# WHAT YOU ARE ASKED TO DO:
Beginning at the first line of the data, print each line exactly, stopping after the line that contains "ears: furry backs".
::::::::::
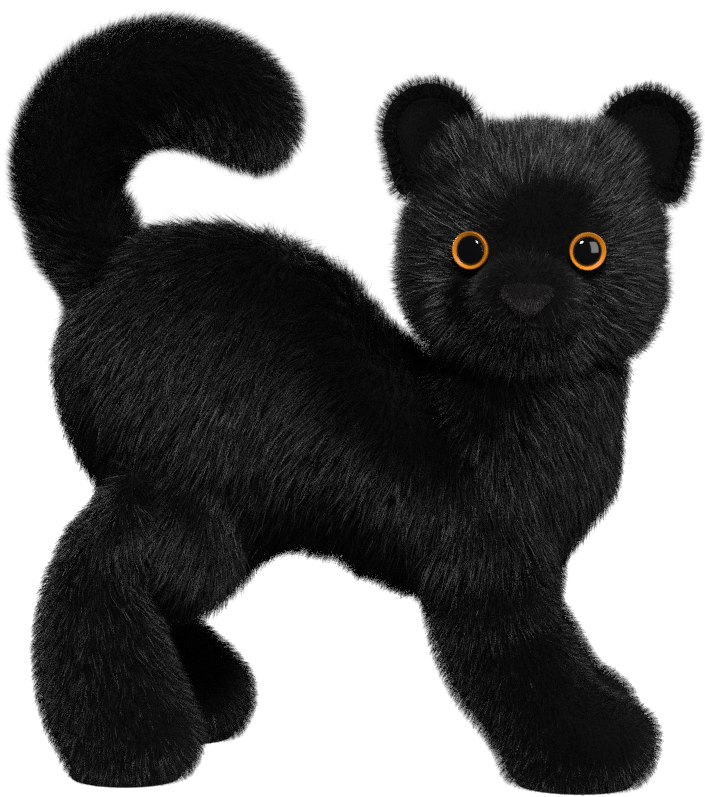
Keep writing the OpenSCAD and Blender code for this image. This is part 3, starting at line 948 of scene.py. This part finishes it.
class PLUSH_OT_ears(bpy.types.Operator):
    """Round ears: furry backs and rims with short-pile linings"""

    bl_idname = "plush.ears"
    bl_label = "Ears"

    def execute(self, context):
        pile = context.scene.plush_pile
        for number, side in enumerate(SIDES):
            body = side + "_ear"
            centre, out, _ = ear_axes(side)
            cloth = ear_mesh(side + "_ear_cloth", side, 0.0,
                             lambda s: -4.4 + 5.8 * s ** 2.2 - 1.6 * s ** 8,
                             lambda s: -6.2 + 4.0 * s ** 2.2 + 1.2 * s ** 8)
            link_mesh(side + "_ear_cloth", cloth, shared("cloth"), body, ())
            root, normal = scatter(cloth, strands_per_mm2(2.2), 91 + number)
            spoke = root - centre
            spoke -= FACE * (spoke @ FACE)[:, None]
            facing = normal @ FACE
            inside = np.linalg.norm(spoke, axis=1) < 9.5 * MM
            keep = (~inside | (facing < 0.2)) & clear_of(root, "head", 5)
            root, normal, spoke, facing = root[keep], normal[keep], spoke[keep], facing[keep]
            flow = unit(spoke) * 0.9 + out * 0.35
            length = np.where(facing > 0.3, 0.8, 1.0) * pile.ear_mm * MM
            # The ears take the paler-tipped copy: painted light.
            grow(side + "_ear_pile", body, side + "_ear_back", root, normal, flow, length,
                 np.where(facing > 0.3, 0.8, 0.85), 0.0, 95 + number, thick=1.5, tuft_mm=1.9, gather=0.9,
                 material=shared("face_pile"))
            lining = ear_mesh(side + "_ear_lining_cloth", side, 4.6,
                              lambda s: -4.0 + 4.6 * s ** 2.2 - 1.2 * s ** 10,
                              lambda s: -4.6 + 4.2 * s ** 2.2)
            link_mesh(side + "_ear_lining_cloth", lining, shared("cloth"), body)
            root, normal = scatter(lining, strands_per_mm2(3.5), 101 + number)
            keep = (normal @ FACE > 0.1) & clear_of(root, "head", 1)
            root, normal = root[keep], normal[keep]
            flow = np.broadcast_to(out, root.shape).copy()
            grow(side + "_ear_lining_pile", body, side + "_ear_lining", root, normal, flow,
                 np.full(len(root), 2.0 * MM), np.full(len(root), 0.9), 0.0, 105 + number,
                 slot="black_short_pile", material=shared("short_pile"), levels=3, tuft_mm=1.5, gather=0.3)
        return {"FINISHED"}


# ---- face


def lathe_mesh(name, origin, axis, outline, spokes=48):
    """Solid of revolution: outline is (distance along the axis, radius) in mm, from pole to pole."""
    turn = Vector(axis).to_track_quat("Z", "Y").to_matrix()
    bm = bmesh.new()
    rows = []
    for height, radius in outline:
        angles = [2 * math.pi * j / spokes for j in range(spokes if radius > 0 else 1)]
        rows.append([
            bm.verts.new(Vector(origin) + turn @ Vector((
                radius * MM * math.cos(angle), radius * MM * math.sin(angle), height * MM)))
            for angle in angles
        ])
    for a, b in zip(rows, rows[1:]):
        bridge(bm, a, b)
    return closed_mesh(name, bm)


def eye_axis(side):
    """Direction that an eye looks in, and the middle of its flange's back."""
    shank = node_points(side + "_eye_backing")
    centre = shank.mean(axis=0)
    axis = unit(node_points(side + "_eye_dome").mean(axis=0) - centre)
    front = ((shank - centre) @ axis).max()
    return axis, centre + axis * front


class PLUSH_OT_eyes(bpy.types.Operator):
    """Clear domes over amber rings and black pupils, with shanks and washers"""

    bl_idname = "plush.eyes"
    bl_label = "Eyes"

    def execute(self, context):
        face = context.scene.plush_face
        glass = clear_material("plush_eye_cap")
        black = moulded_material("plush_pupil", (0.002, 0.002, 0.0024), 0.05, 0.5)
        r = EYE_RADIUS
        pupil = r * face.pupil_share
        quarter = math.pi / 2
        disc_outline = [
            (-1.2, 0), (-1.2, pupil * 0.6), (-1.15, pupil * 0.98), (-0.3, r * 0.93), (0.0, r * 0.98),
            (-0.3, r), (-1.6, r), (-2.0, r * 0.85), (-2.0, 2.0), (-10.5, 2.0), (-11.5, 1.2), (-11.5, 0)]
        bead = [(-1.1 + 1.9 * math.sin(t), pupil * math.cos(t)) for t in np.linspace(0, quarter, 12)[:-1]]
        bead_outline = [(-1.18, 0), (-1.18, pupil * 0.92)] + bead + [(0.8, 0)]
        arc = [(EYE_DOME * math.sin(t) + 0.15, r * math.cos(t)) for t in np.linspace(0, quarter, 14)[:-1]]
        cap_outline = [(0.02, 0), (0.02, r * 0.98)] + arc + [(EYE_DOME + 0.15, 0)]
        for side in SIDES:
            axis, seat = eye_axis(side)
            seat = seat - axis * EYE_SINK * MM
            amber = iris_material(f"plush_iris_{side}", tuple(face.amber), tuple(seat), tuple(axis), r * MM)
            ring = lathe_mesh(side + "_eye_disc", seat, axis, disc_outline)
            link_mesh(side + "_eye_disc", ring, amber, "head", [side + "_eye_backing"])
            spot = lathe_mesh(side + "_eye_pupil", seat, axis, bead_outline)
            link_mesh(side + "_eye_pupil", spot, black, "head")
            cap = lathe_mesh(side + "_eye_cap", seat, axis, cap_outline)
            link_mesh(side + "_eye_cap", cap, glass, "head", [side + "_eye_dome"])
            dress(side + "_eye_washer", "washer")
        return {"FINISHED"}


def nose_height():
    """Height of the nose's middle above the head's, in mm."""
    return (middle("nose_patch") - HEAD)[2] / MM - 1.0


class PLUSH_OT_nose(bpy.types.Operator):
    """Short-pile nose and the stitched mouth"""

    bl_idname = "plush.nose"
    bl_label = "Nose"

    def execute(self, context):
        face = context.scene.plush_face
        points, faces, _ = mesh_arrays(SKINS["head"])
        tree = BVHTree.FromPolygons(points.tolist(), faces.tolist())

        def on_face(left, up, height):
            start = Vector(on_head(80, left, up))
            hit, _, _, _ = tree.ray_cast(start, Vector(-FACE))
            return np.array(hit) + FACE * height * MM

        nose_up = nose_height()
        spokes = 30
        bm = bmesh.new()

        def place(share, j):
            angle = 2 * math.pi * j / spokes
            wide = 1.0 + 0.16 * math.cos(3 * angle - math.pi / 2)
            left = NOSE_HALF[0] * share * wide * math.cos(angle)
            up = nose_up + NOSE_HALF[1] * share * wide * math.sin(angle)
            return on_face(left, up, 0.3 + 2.3 * math.sqrt(1 - share ** 2))

        rim = disc(bm, 5, spokes, place)
        backs = [bm.verts.new(np.array(v.co) - FACE * 1.5 * MM) for v in rim]
        bridge(bm, rim, backs, flip=True)
        bm.faces.new(backs)
        mesh = closed_mesh("nose_pad", bm)
        nose = cloth_material("plush_nose", tuple(face.nose), 1500.0)
        link_mesh("nose_pad", mesh, nose, "head")
        root, normal = scatter(mesh, strands_per_mm2(5.0), 111)
        keep = normal @ FACE > 0.2
        root, normal = root[keep], normal[keep]
        fuzz = pile_material("plush_nose_pile", tuple(face.nose), (0.075, 0.06, 0.055), 0.5, 0.4)
        grow("nose_pile", "head", "nose_patch", root, normal, np.broadcast_to(-UP, root.shape).copy(),
             np.full(len(root), 1.7 * MM), np.full(len(root), 0.8), 0.0, 112, slot="black_short_pile",
             material=fuzz, levels=3, tuft_mm=1.0, gather=0.1)
        curve = bpy.data.curves.new("mouth_thread", "CURVE")
        curve.dimensions = "3D"
        curve.bevel_depth = 0.35 * MM
        curve.bevel_resolution = 2
        smile = [(0, -8.0), (2.0, -9.4), (4.4, -9.8), (6.6, -9.0)]
        lines = [[(0, -5.0), (0, -6.5), (0, -8.0)], smile, [(-left, up) for left, up in smile]]
        for line in lines:
            spline = curve.splines.new("POLY")
            spline.points.add(len(line) - 1)
            for point, (left, up) in zip(spline.points, line):
                point.co = (*on_face(left, nose_up + up, 0.5), 1.0)
        mouth = bpy.data.objects.new("mouth_thread", curve)
        context.scene.collection.objects.link(mouth)
        curve.materials.append(shared("thread"))
        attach(mouth, "head")
        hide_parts("mouth_stitch")
        return {"FINISHED"}


SOLE_OUTLINE = [(0.0, 0.70), (0.25, 0.76), (1.2, 0.8), (2.6, 0.8), (3.4, 0.7)]  # mm up, share of the CAD sole


class PLUSH_OT_soles(bpy.types.Operator):
    """Flat cloth soles, and the neck's sewing thread"""

    bl_idname = "plush.soles"
    bl_label = "Soles"

    def execute(self, context):
        for leg in LEGS:
            low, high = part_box(leg + "_sole")
            centre = (low + high) / 2
            half = (high - low) / 2
            bm = bmesh.new()
            rows = []
            for height, share in SOLE_OUTLINE:
                wide, deep = half.x * share, half.y * share
                rows.append([
                    bm.verts.new((centre.x + wide * math.cos(a), centre.y + deep * math.sin(a), height * MM))
                    for a in np.linspace(0, 2 * math.pi, 40, endpoint=False)
                ])
            for a, b in zip(rows, rows[1:]):
                bridge(bm, a, b)
            bm.faces.new(rows[0][::-1])
            bm.faces.new(rows[-1])
            mesh = closed_mesh(leg + "_sole_pad", bm)
            link_mesh(leg + "_sole_pad", mesh, shared("cloth"), BODIES[leg],
                      [leg + "_sole"])
        dress("neck_thread", "thread")
        return {"FINISHED"}


# ---- stage


def area_light(name, place, target, size, power):
    """Soft rectangular light aimed at a point."""
    light = bpy.data.lights.new(name, "AREA")
    light.shape = "RECTANGLE"
    light.size, light.size_y = size
    light.energy = power
    lamp = bpy.data.objects.new(name, light)
    bpy.context.scene.collection.objects.link(lamp)
    lamp.location = place
    lamp.rotation_euler = (target - place).to_track_quat("-Z", "Y").to_euler()


def around(target, azimuth, elevation, distance):
    """Place at a distance from the target, at angles round it and above it."""
    flat = math.cos(elevation)
    way = Vector((math.sin(azimuth) * flat, -math.cos(azimuth) * flat, math.sin(elevation)))
    return target + way * distance


AIM_HEIGHT = 0.125  # metres, as the distances and sizes of the lights
SENSOR = 36.0
# Name, turn from the camera and height in degrees, distance, size and share of the key light's power.
LIGHTS = (
    ("key", 0, 38, 1.3, (0.3, 0.25), 1.0),
    ("side", 54, 12, 1.4, (0.8, 0.9), 0.6),
    ("top", 160, 60, 1.3, (0.8, 0.6), 0.03),
    ("rear", 215, 22, 1.4, (0.5, 0.5), 0.7),
)


class PLUSH_OT_stage(bpy.types.Operator):
    """Camera, pale floor and soft studio light"""

    bl_idname = "plush.stage"
    bl_label = "Stage"

    def execute(self, context):
        scene = context.scene
        stage = scene.plush_stage
        target = Vector((0.0, 0.0, AIM_HEIGHT))
        a, e = stage.azimuth, stage.elevation
        data = bpy.data.cameras.new("camera")
        data.sensor_fit = "VERTICAL"
        data.sensor_height = SENSOR
        data.sensor_width = SENSOR
        data.lens = SENSOR * stage.distance / stage.view_height
        data.clip_end = 20.0
        camera = bpy.data.objects.new("camera", data)
        scene.collection.objects.link(camera)
        camera.location = around(target, a, e, stage.distance)
        camera.rotation_euler = (target - camera.location).to_track_quat("-Z", "Y").to_euler()
        scene.camera = camera

        bm = bmesh.new()
        bmesh.ops.create_grid(bm, x_segments=2, y_segments=2, size=6.0)
        mesh = bpy.data.meshes.new("floor")
        bm.to_mesh(mesh)
        bm.free()
        floor = bpy.data.objects.new("floor", mesh)
        scene.collection.objects.link(floor)
        material, _, shader = new_material("plush_floor", (0.9, 0.9, 0.9), 0.8, 0.1)
        shader.inputs["Emission Color"].default_value = (1.0, 1.0, 1.0, 1.0)
        shader.inputs["Emission Strength"].default_value = 1.0 - 0.9 * stage.room_light
        mesh.materials.append(material)
        floor.visible_diffuse = False
        floor.visible_glossy = False

        world = bpy.data.worlds.new("studio")
        scene.world = world
        world.use_nodes = True
        tree = world.node_tree
        sky = tree.nodes["Background"]
        sky.inputs["Color"].default_value = (1.0, 1.0, 1.0, 1.0)
        sky.inputs["Strength"].default_value = 1.0
        room = add_node(tree, "ShaderNodeBackground",
                        {"Color": (0.8, 0.88, 1.0, 1.0), "Strength": stage.room_light})
        ray = add_node(tree, "ShaderNodeLightPath").outputs["Is Camera Ray"]
        choose = add_node(tree, "ShaderNodeMixShader", {0: ray, 1: room.outputs[0], 2: sky.outputs[0]})
        tree.links.new(choose.outputs[0], tree.nodes["World Output"].inputs["Surface"])
        for name, turn, height, away, size, share in LIGHTS:
            place = around(target, a + math.radians(turn), math.radians(height), away)
            area_light(name, place, target, size, stage.key_power * share)
        scene.view_settings.view_transform = "Standard"
        scene.cycles.use_denoising = False
        return {"FINISHED"}


# ---- add-on


OPERATORS = (
    PLUSH_OT_stage,
    PLUSH_OT_wadding,
    PLUSH_OT_cloth,
    PLUSH_OT_torso_pile,
    PLUSH_OT_head_pile,
    PLUSH_OT_leg_pile,
    PLUSH_OT_tail_pile,
    PLUSH_OT_ears,
    PLUSH_OT_eyes,
    PLUSH_OT_nose,
    PLUSH_OT_soles,
)
SETTINGS = {"plush_pile": PlushPile, "plush_face": PlushFace, "plush_stage": PlushStage}


class PLUSH_PT_panel(bpy.types.Panel):
    """Builders of the plush cat's pieces"""

    bl_idname = "PLUSH_PT_panel"
    bl_label = "Plush Cat"
    bl_space_type = "VIEW_3D"
    bl_region_type = "UI"
    bl_category = "Plush Cat"

    def draw(self, context):
        for name in SETTINGS:
            group = getattr(context.scene, name)
            box = self.layout.box()
            for prop in group.__annotations__:
                box.prop(group, prop)
        for operator in OPERATORS:
            self.layout.operator(operator.bl_idname)


def register():
    for group in SETTINGS.values():
        bpy.utils.register_class(group)
    for name, group in SETTINGS.items():
        setattr(bpy.types.Scene, name, bpy.props.PointerProperty(type=group))
    for operator in OPERATORS:
        bpy.utils.register_class(operator)
    bpy.utils.register_class(PLUSH_PT_panel)


def unregister():
    bpy.utils.unregister_class(PLUSH_PT_panel)
    for operator in reversed(OPERATORS):
        bpy.utils.unregister_class(operator)
    for name, group in SETTINGS.items():
        delattr(bpy.types.Scene, name)
        bpy.utils.unregister_class(group)


def main():
    register()
    for operator in OPERATORS:
        family, name = operator.bl_idname.split(".")
        getattr(getattr(bpy.ops, family), name)()


if __name__ == "__main__":
    main()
::::::::::
# ANSWER TO THE EXERCISE:
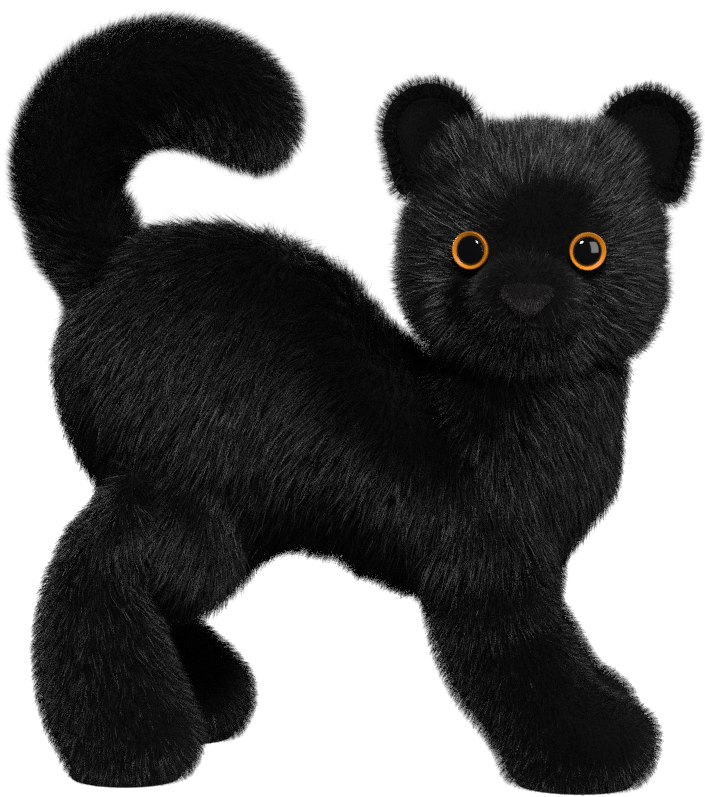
Keep writing the OpenSCAD and Blender code for this image. This is part 3, starting at line 948 of scene.py. This part finishes it.
class PLUSH_OT_ears(bpy.types.Operator):
    """Round ears: furry backs and rims with short-pile linings"""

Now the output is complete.